Machine learning-assisted wearable sensing for high-sensitivity gesture recognition

The emergence of the Internet of Things (IoT) and the ubiquity of 5 G technologies have increased the demand for self-powered, flexible, and high-precision sensors, especially in the context of human-computer interaction. These sensors should be able to accurately capture gesture information and provide a favorable experience for users. Existing solutions often fall short in terms of flexibility, energy efficiency, and gesture recognition accuracy, highlighting the need for sensor innovation. In this paper, we address this need by presenting a novel flexible wearable sensor array based on friction electric technology.

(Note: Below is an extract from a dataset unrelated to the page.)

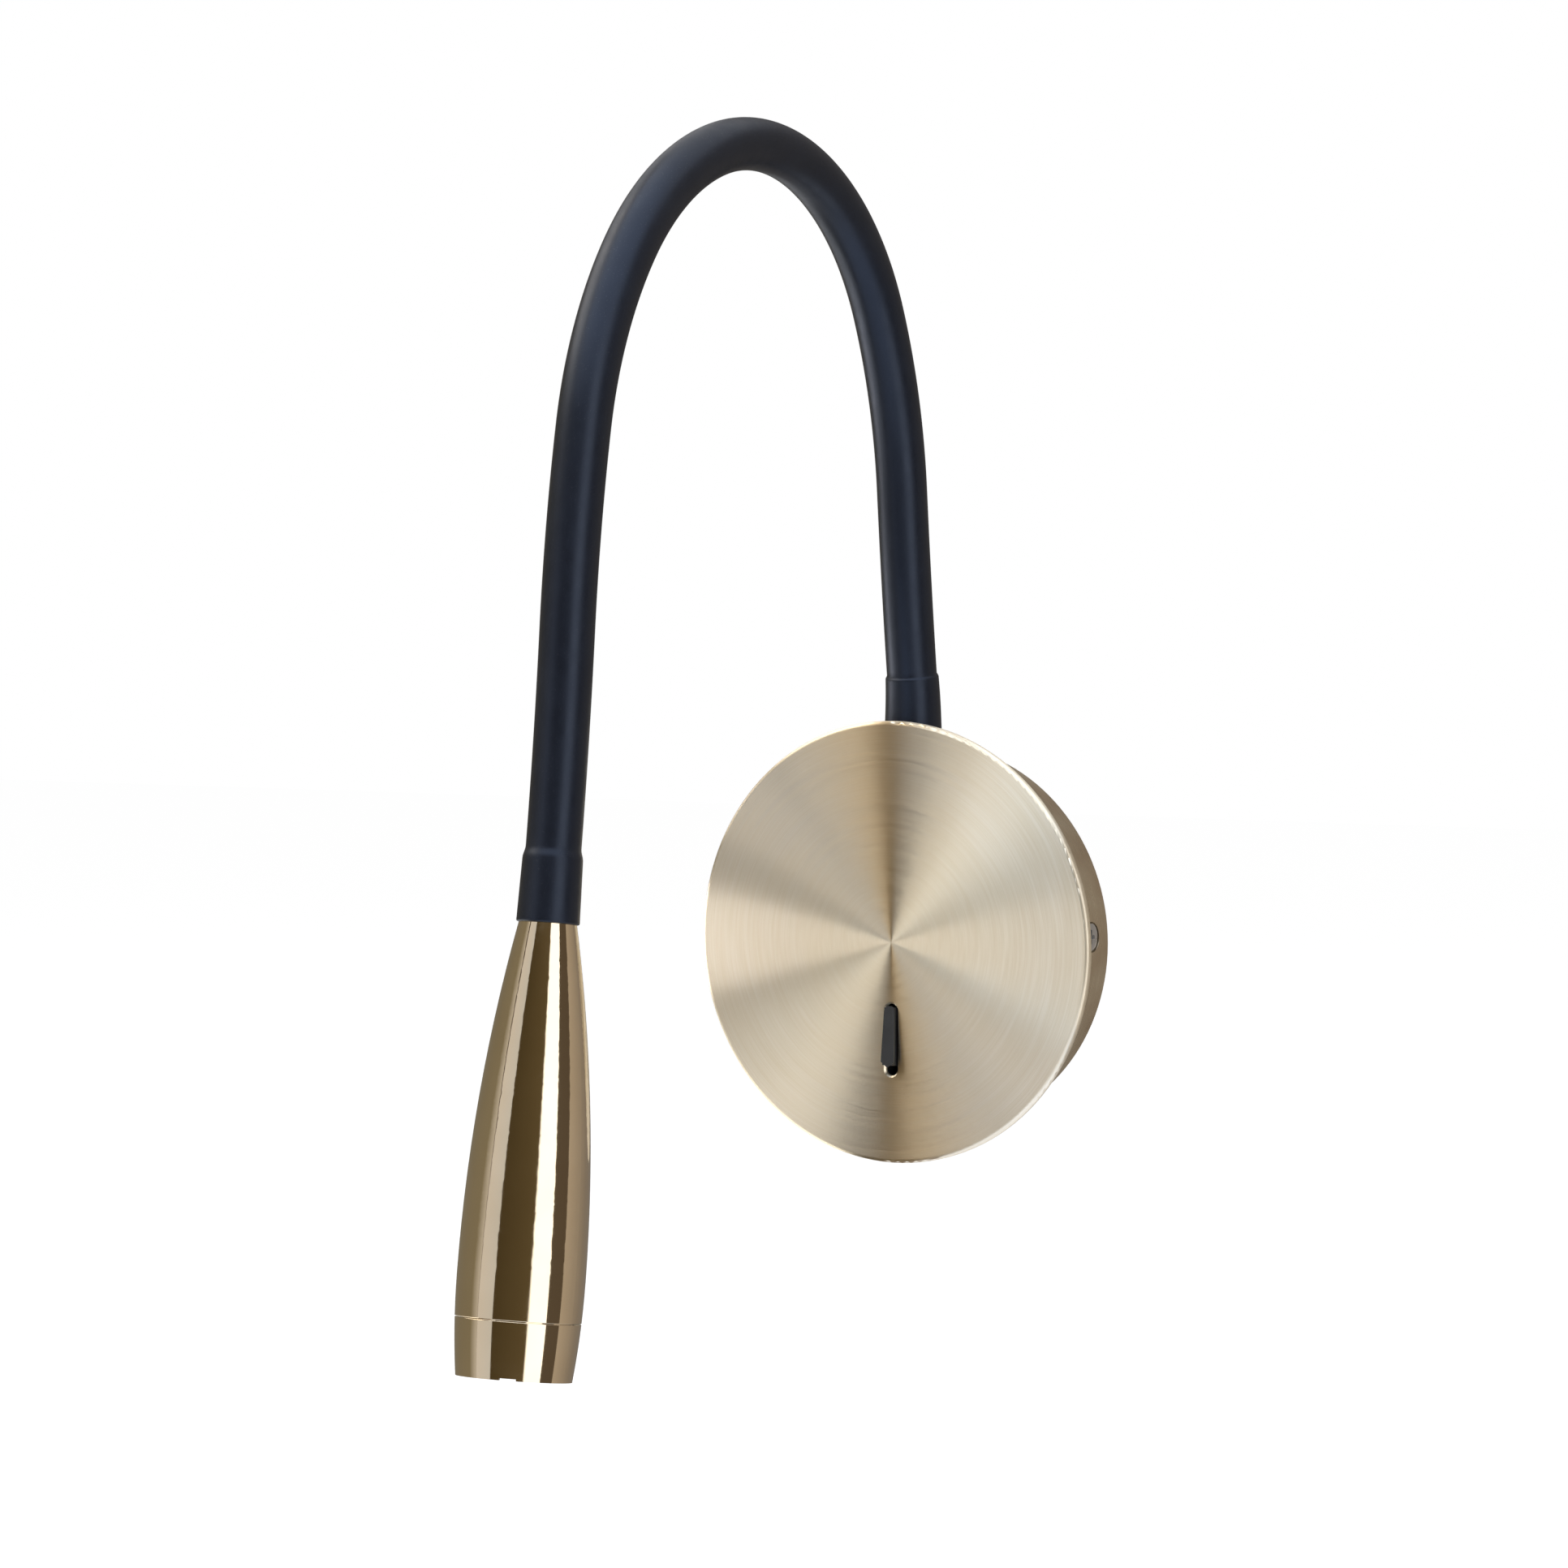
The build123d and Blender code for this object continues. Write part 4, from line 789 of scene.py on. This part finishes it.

To address this challenge, we propose a novel sensor array that utilizes the principles of triboelectric and electrostatic effects to detect and capture various hand gestures. By integrating data from three sensors, our system achieves a high level of accuracy in gesture recognition. The array can recognize nine different gesture actions, making it highly versatile in various applications. The contribution of this research lies in the integration of triboelectric technology with advanced machine learning techniques, specifically using Linear Discriminant Analysis (LDA). This integration enables the sensor array to achieve superior accuracy of more than 95% in recognizing different gestures. Furthermore, in terms of gesture recognition, wearable technology, and human-computer interaction applications, this research brings a strong boost to the progress in these fields.